At first glance, it appears to be a game show: A man in a suit reads out questions. Participants press buzzers as quickly as they can. Scores are displayed on a large projector screen.

And it’s all about books.

Teams of fourth- and fifth-graders put their reading skills to the test when they went head to head in the Vancouver Public Schools district’s Battle of the Books competition held Saturday morning at the Vancouver Community Library.

“It keeps them reading, but also challenges them even further,” said Mary Vander Ploeg, teacher and librarian at Hazel Dell Elementary School and one of the organizers of the event.

Throughout the year, librarians at elementary schools across Vancouver put out a list of books. Interested students form teams and read the books, getting together to test their knowledge of the material. Librarians then form questions about the books and hold quiz show-style competitions, called battle of the books.

The top teams from each school meet at the end of the year for a districtwide competition.
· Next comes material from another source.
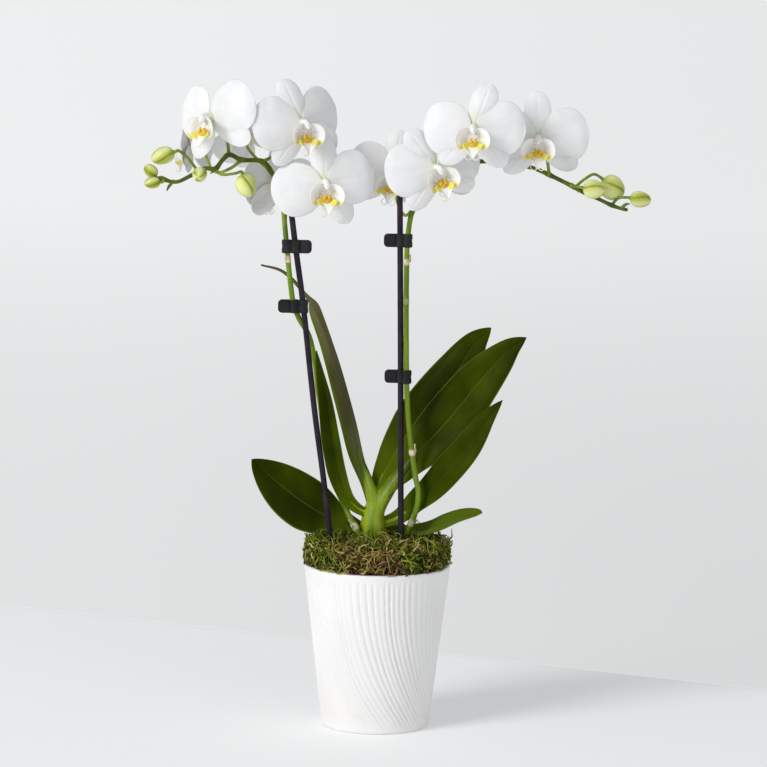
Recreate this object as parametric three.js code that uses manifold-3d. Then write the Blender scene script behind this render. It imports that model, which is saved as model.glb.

The idea for the local competitions started with Ron Wagner.

While working as a student teacher in Oregon, Wagner saw a competition and was impressed.
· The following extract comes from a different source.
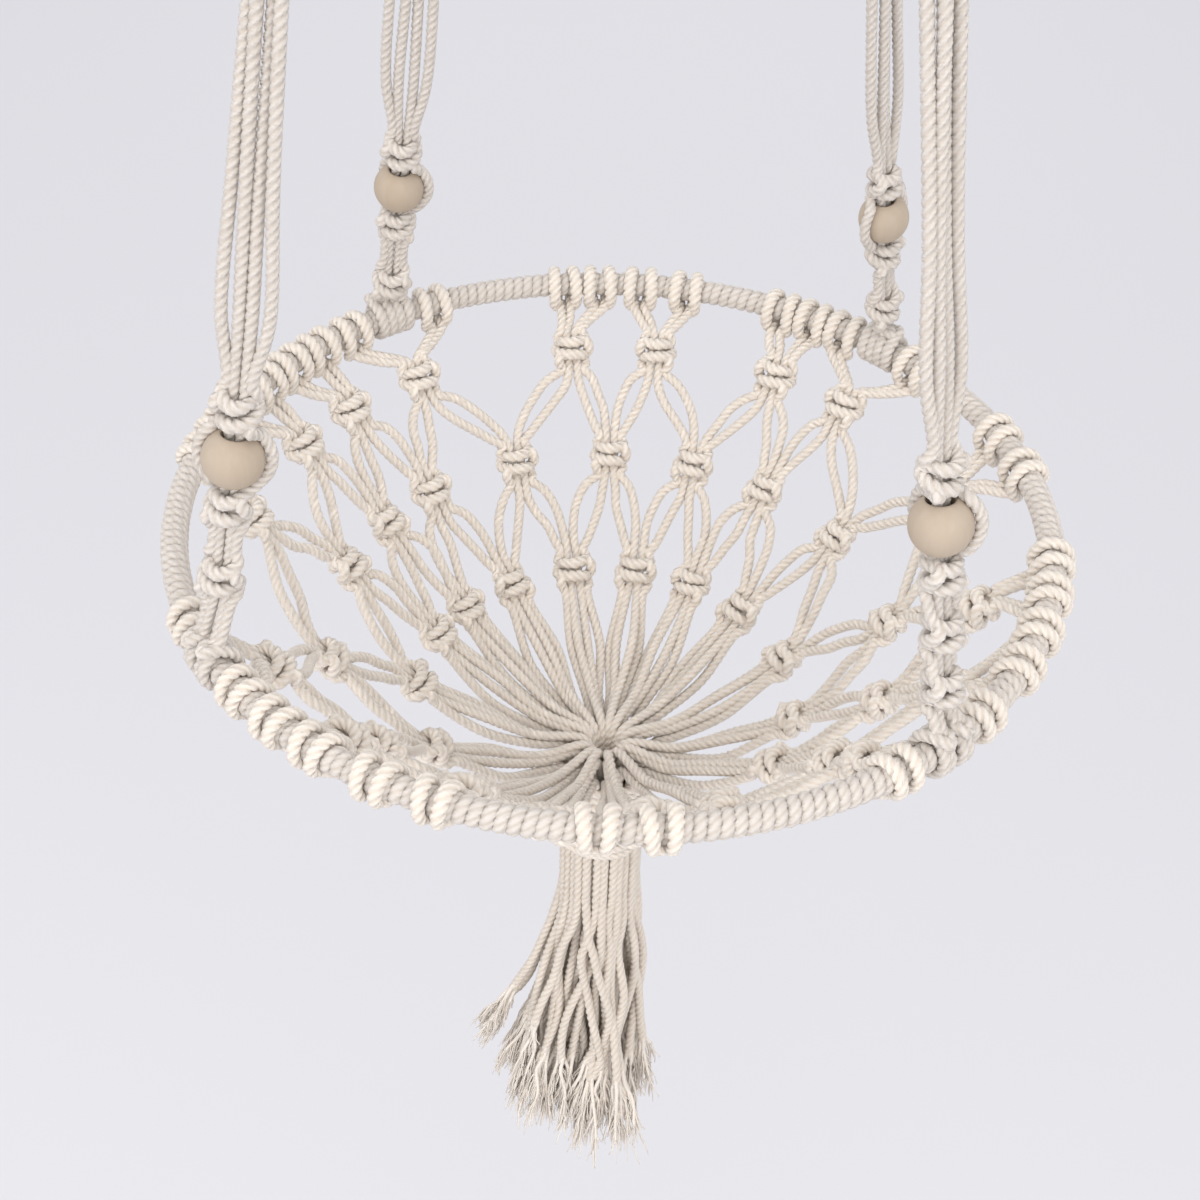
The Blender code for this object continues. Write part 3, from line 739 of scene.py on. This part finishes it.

“It was amazing to see the kids really knew the books they read,” he said. “It showed a comprehension level that was impressive.”

Students are asked about plot points, character motivations and other details in the upper elementary fiction and nonfiction stories.

Wagner started a team when he became a teacher-librarian at Felida Elementary School and before long, news spread and other Vancouver elementary schools joined in.

Eventually, librarians from the schools got together to hold a district-wide competition which is now in its fourth year.

For those competitions, organizers put out a list of 10 books for the students to read before the competition.

Wagner said that he likes seeing kids willing to try new things — such as boys reading “girl” books and girls reading “boy” books. But he also liked seeing the students feel pride in their hobbies.

“Some of these kids, they’re not the sports hero, they’re not the popular kids. … It’s a fun way for these kids to stand out,” he said.

Danette Lacki’s daughter Sofia is part of Hazel Dell Elementary School’s team, the Super Trapmasters.

“She does sports, but this is one of my favorite of her activities,” she said. “It’s a real family activity for us. … She’ll tell me about all the books she’s reading. It’s fun to see her show people what she knows. Plus, she’s competitive.”

Lacki said that Sofia and her teammates divvied up which books to read to have a better chance, but that her daughter couldn’t help herself.

“Sofia’s a ravenous reader so she has read all of them,” she said. “She’s always in a book.”

After the final battle came down to the last question, the Witches of the West from Felida Elementary School won the competition.

Taegan Benke, one of the four fifth-graders on the team, said it was great to win.

She said she enjoys reading because it feels like entering an entirely new world.

“Ending a really good book is sad,” she said. How she gets over it? “I read another book.”